- **Written exercise**: Reproduce the data in its entirety, exactly as supplied.

# # #

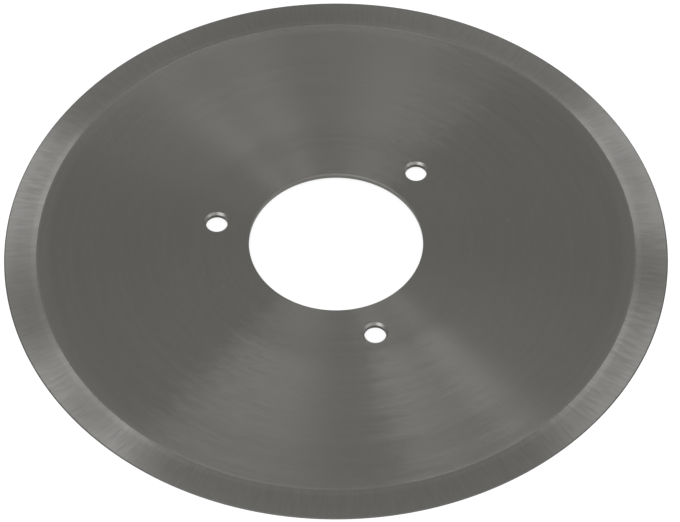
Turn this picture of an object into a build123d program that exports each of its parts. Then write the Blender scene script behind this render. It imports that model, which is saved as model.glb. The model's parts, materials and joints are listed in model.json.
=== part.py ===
from build123d import *

import math
import os

# Circular blade of a food slicer, ground from one disc of hardened steel.
# The Z axis is the axis of the bore, and Z = 0 is the flat face that seats on the slicer's hub flange.
# The bevelled side faces +Z and the hollow side, which meets the food, faces -Z. Sizes are in millimetres.

# Whole blade
outer_diameter = 330.0

# Hub: the flat ring round the bore, clamped to the slicer's flange by three screws
bore_diameter = 86.6
bore_edge_break = 0.6
hub_thickness = 3.2
screw_hole_count = 3
screw_circle_diameter = 121.5
screw_hole_diameter = 10.7
screw_hole_chamfer = 1.1
screw_hole_back_break = 0.3
first_screw_hole_angle = -90.0
hub_margin_past_holes = 6.0
seat_margin_past_holes = 9.0

# Bevelled side: taper-ground face, relief band, wide bevel and honed edge, from the hub outwards
hub_blend_length = 3.0
face_drop = 2.95
relief_width = 6.0
relief_drop = 0.35
bevel_width = 16.0
bevel_drop = 0.8
hone_width = 0.5
hone_drop = 0.35
edge_thickness = 0.1

# Hollow side: a narrow flat land behind the edge, and a shallow hollow from the land to the seat
back_land_width = 1.0
hollow_depth = 0.25


def ground_section():
    """Half section of the blade in the XZ plane, from the bore wall out to the cutting edge."""
    bore_radius = bore_diameter / 2
    hole_reach = (screw_circle_diameter + screw_hole_diameter) / 2
    hub_radius = hole_reach + hub_margin_past_holes
    seat_radius = hole_reach + seat_margin_past_holes
    edge_radius = outer_diameter / 2
    hone_radius = edge_radius - hone_width
    bevel_radius = edge_radius - bevel_width
    relief_radius = bevel_radius - relief_width
    land_radius = edge_radius - back_land_width

    relief_z = hub_thickness - face_drop
    bevel_z = relief_z - relief_drop
    hone_z = bevel_z - bevel_drop
    edge_z = hone_z - hone_drop
    land_z = edge_z - edge_thickness

    face_angle = math.atan2(face_drop, relief_radius - hub_radius)
    hollow_middle_x = (seat_radius + land_radius) / 2
    hollow_middle_z = land_z / 2 + hollow_depth

    with BuildSketch(Plane.XZ) as section:
        with BuildLine():
            hub_face = Line((bore_radius + bore_edge_break, hub_thickness), (hub_radius, hub_thickness))
            taper = Line(hub_face @ 1, (relief_radius, relief_z))
            Polyline(
                taper @ 1,
                (bevel_radius, bevel_z),
                (hone_radius, hone_z),
                (edge_radius, edge_z),
                (edge_radius, land_z),
                (land_radius, land_z),
            )
            ThreePointArc((land_radius, land_z), (hollow_middle_x, hollow_middle_z), (seat_radius, 0))
            Polyline(
                (seat_radius, 0),
                (bore_radius + bore_edge_break, 0),
                (bore_radius, bore_edge_break),
                (bore_radius, hub_thickness - bore_edge_break),
                hub_face @ 0,
            )
        make_face()
        hub_corner = section.vertices().sort_by_distance(Vector(hub_radius, 0, hub_thickness))[0]
        fillet(hub_corner, radius=hub_blend_length / math.tan(face_angle / 2) / 2)
    return section.sketch


def slicer_blade():
    """The whole blade: the ground section turned about the bore's axis, then drilled and chamfered."""
    hole_radius = screw_hole_diameter / 2
    with BuildPart() as blade:
        add(ground_section())
        revolve(axis=Axis.Z)
        hole_places = PolarLocations(screw_circle_diameter / 2, screw_hole_count, first_screw_hole_angle)
        with Locations(Plane.XY.offset(hub_thickness)):
            with hole_places:
                Hole(hole_radius, depth=hub_thickness)
        rims = blade.edges().filter_by(lambda rim: rim.geom_type == GeomType.CIRCLE and rim.radius == hole_radius)
        chamfer(rims.group_by(Axis.Z)[-1], screw_hole_chamfer)
        chamfer(rims.group_by(Axis.Z)[0], screw_hole_back_break)
    return blade.part


os.makedirs("parts", exist_ok=True)
export_step(slicer_blade(), "parts/blade.step")
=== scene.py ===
import json
import math

import bpy
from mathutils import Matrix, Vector


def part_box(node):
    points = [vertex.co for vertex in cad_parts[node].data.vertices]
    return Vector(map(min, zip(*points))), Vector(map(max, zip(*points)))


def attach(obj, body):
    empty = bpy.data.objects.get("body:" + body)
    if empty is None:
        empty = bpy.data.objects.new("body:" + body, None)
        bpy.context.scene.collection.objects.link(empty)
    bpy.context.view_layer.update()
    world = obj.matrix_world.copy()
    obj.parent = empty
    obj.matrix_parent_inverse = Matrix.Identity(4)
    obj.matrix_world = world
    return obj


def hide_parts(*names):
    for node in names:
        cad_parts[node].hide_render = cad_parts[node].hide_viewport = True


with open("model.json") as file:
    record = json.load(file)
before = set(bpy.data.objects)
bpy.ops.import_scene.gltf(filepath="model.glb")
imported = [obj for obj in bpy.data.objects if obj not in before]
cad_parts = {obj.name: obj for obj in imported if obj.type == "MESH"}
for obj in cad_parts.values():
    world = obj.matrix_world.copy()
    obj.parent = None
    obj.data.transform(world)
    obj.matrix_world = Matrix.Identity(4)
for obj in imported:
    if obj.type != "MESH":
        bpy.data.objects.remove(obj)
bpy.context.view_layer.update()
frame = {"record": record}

# The blade's shape
# One disc of hardened steel, turned and drilled, then ground all over. From the bore outwards its upper side
# is a flat hub, a long taper, a narrow relief band, the wide bevel and the honed edge. Its back is hollow.

MM = 0.001
mounts = {mount["name"]: mount for mount in frame["record"]["mounts"]}
blade_low, blade_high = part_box("blade")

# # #

- **Output of the exercise**:
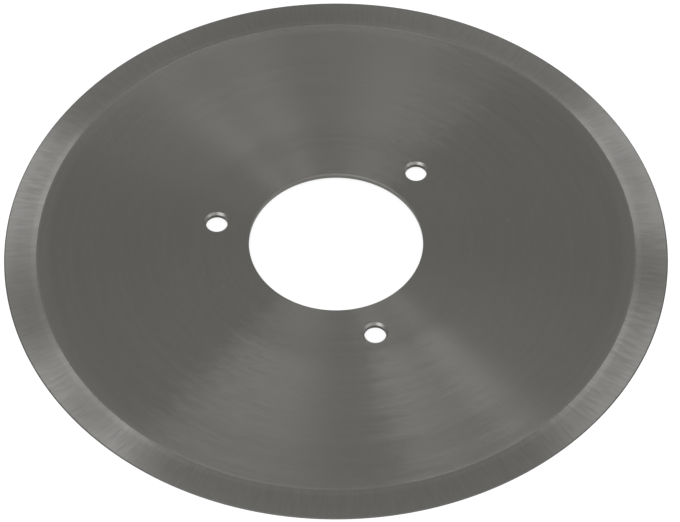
Turn this picture of an object into a build123d program that exports each of its parts. Then write the Blender scene script behind this render. It imports that model, which is saved as model.glb. The model's parts, materials and joints are listed in model.json.
=== part.py ===
from build123d import *

import math
import os

# Circular blade of a food slicer, ground from one disc of hardened steel.
# The Z axis is the axis of the bore, and Z = 0 is the flat face that seats on the slicer's hub flange.
# The bevelled side faces +Z and the hollow side, which meets the food, faces -Z. Sizes are in millimetres.

# Whole blade
outer_diameter = 330.0

# Hub: the flat ring round the bore, clamped to the slicer's flange by three screws
bore_diameter = 86.6
bore_edge_break = 0.6
hub_thickness = 3.2
screw_hole_count = 3
screw_circle_diameter = 121.5
screw_hole_diameter = 10.7
screw_hole_chamfer = 1.1
screw_hole_back_break = 0.3
first_screw_hole_angle = -90.0
hub_margin_past_holes = 6.0
seat_margin_past_holes = 9.0

# Bevelled side: taper-ground face, relief band, wide bevel and honed edge, from the hub outwards
hub_blend_length = 3.0
face_drop = 2.95
relief_width = 6.0
relief_drop = 0.35
bevel_width = 16.0
bevel_drop = 0.8
hone_width = 0.5
hone_drop = 0.35
edge_thickness = 0.1

# Hollow side: a narrow flat land behind the edge, and a shallow hollow from the land to the seat
back_land_width = 1.0
hollow_depth = 0.25


def ground_section():
    """Half section of the blade in the XZ plane, from the bore wall out to the cutting edge."""
    bore_radius = bore_diameter / 2
    hole_reach = (screw_circle_diameter + screw_hole_diameter) / 2
    hub_radius = hole_reach + hub_margin_past_holes
    seat_radius = hole_reach + seat_margin_past_holes
    edge_radius = outer_diameter / 2
    hone_radius = edge_radius - hone_width
    bevel_radius = edge_radius - bevel_width
    relief_radius = bevel_radius - relief_width
    land_radius = edge_radius - back_land_width

    relief_z = hub_thickness - face_drop
    bevel_z = relief_z - relief_drop
    hone_z = bevel_z - bevel_drop
    edge_z = hone_z - hone_drop
    land_z = edge_z - edge_thickness

    face_angle = math.atan2(face_drop, relief_radius - hub_radius)
    hollow_middle_x = (seat_radius + land_radius) / 2
    hollow_middle_z = land_z / 2 + hollow_depth

    with BuildSketch(Plane.XZ) as section:
        with BuildLine():
            hub_face = Line((bore_radius + bore_edge_break, hub_thickness), (hub_radius, hub_thickness))
            taper = Line(hub_face @ 1, (relief_radius, relief_z))
            Polyline(
                taper @ 1,
                (bevel_radius, bevel_z),
                (hone_radius, hone_z),
                (edge_radius, edge_z),
                (edge_radius, land_z),
                (land_radius, land_z),
            )
            ThreePointArc((land_radius, land_z), (hollow_middle_x, hollow_middle_z), (seat_radius, 0))
            Polyline(
                (seat_radius, 0),
                (bore_radius + bore_edge_break, 0),
                (bore_radius, bore_edge_break),
                (bore_radius, hub_thickness - bore_edge_break),
                hub_face @ 0,
            )
        make_face()
        hub_corner = section.vertices().sort_by_distance(Vector(hub_radius, 0, hub_thickness))[0]
        fillet(hub_corner, radius=hub_blend_length / math.tan(face_angle / 2) / 2)
    return section.sketch


def slicer_blade():
    """The whole blade: the ground section turned about the bore's axis, then drilled and chamfered."""
    hole_radius = screw_hole_diameter / 2
    with BuildPart() as blade:
        add(ground_section())
        revolve(axis=Axis.Z)
        hole_places = PolarLocations(screw_circle_diameter / 2, screw_hole_count, first_screw_hole_angle)
        with Locations(Plane.XY.offset(hub_thickness)):
            with hole_places:
                Hole(hole_radius, depth=hub_thickness)
        rims = blade.edges().filter_by(lambda rim: rim.geom_type == GeomType.CIRCLE and rim.radius == hole_radius)
        chamfer(rims.group_by(Axis.Z)[-1], screw_hole_chamfer)
        chamfer(rims.group_by(Axis.Z)[0], screw_hole_back_break)
    return blade.part


os.makedirs("parts", exist_ok=True)
export_step(slicer_blade(), "parts/blade.step")
=== scene.py ===
import json
import math

import bpy
from mathutils import Matrix, Vector


def part_box(node):
    points = [vertex.co for vertex in cad_parts[node].data.vertices]
    return Vector(map(min, zip(*points))), Vector(map(max, zip(*points)))


def attach(obj, body):
    empty = bpy.data.objects.get("body:" + body)
    if empty is None:
        empty = bpy.data.objects.new("body:" + body, None)
        bpy.context.scene.collection.objects.link(empty)
    bpy.context.view_layer.update()
    world = obj.matrix_world.copy()
    obj.parent = empty
    obj.matrix_parent_inverse = Matrix.Identity(4)
    obj.matrix_world = world
    return obj


def hide_parts(*names):
    for node in names:
        cad_parts[node].hide_render = cad_parts[node].hide_viewport = True


with open("model.json") as file:
    record = json.load(file)
before = set(bpy.data.objects)
bpy.ops.import_scene.gltf(filepath="model.glb")
imported = [obj for obj in bpy.data.objects if obj not in before]
cad_parts = {obj.name: obj for obj in imported if obj.type == "MESH"}
for obj in cad_parts.values():
    world = obj.matrix_world.copy()
    obj.parent = None
    obj.data.transform(world)
    obj.matrix_world = Matrix.Identity(4)
for obj in imported:
    if obj.type != "MESH":
        bpy.data.objects.remove(obj)
bpy.context.view_layer.update()
frame = {"record": record}

# The blade's shape
# One disc of hardened steel, turned and drilled, then ground all over. From the bore outwards its upper side
# is a flat hub, a long taper, a narrow relief band, the wide bevel and the honed edge. Its back is hollow.

MM = 0.001
mounts = {mount["name"]: mount for mount in frame["record"]["mounts"]}
blade_low, blade_high = part_box("blade")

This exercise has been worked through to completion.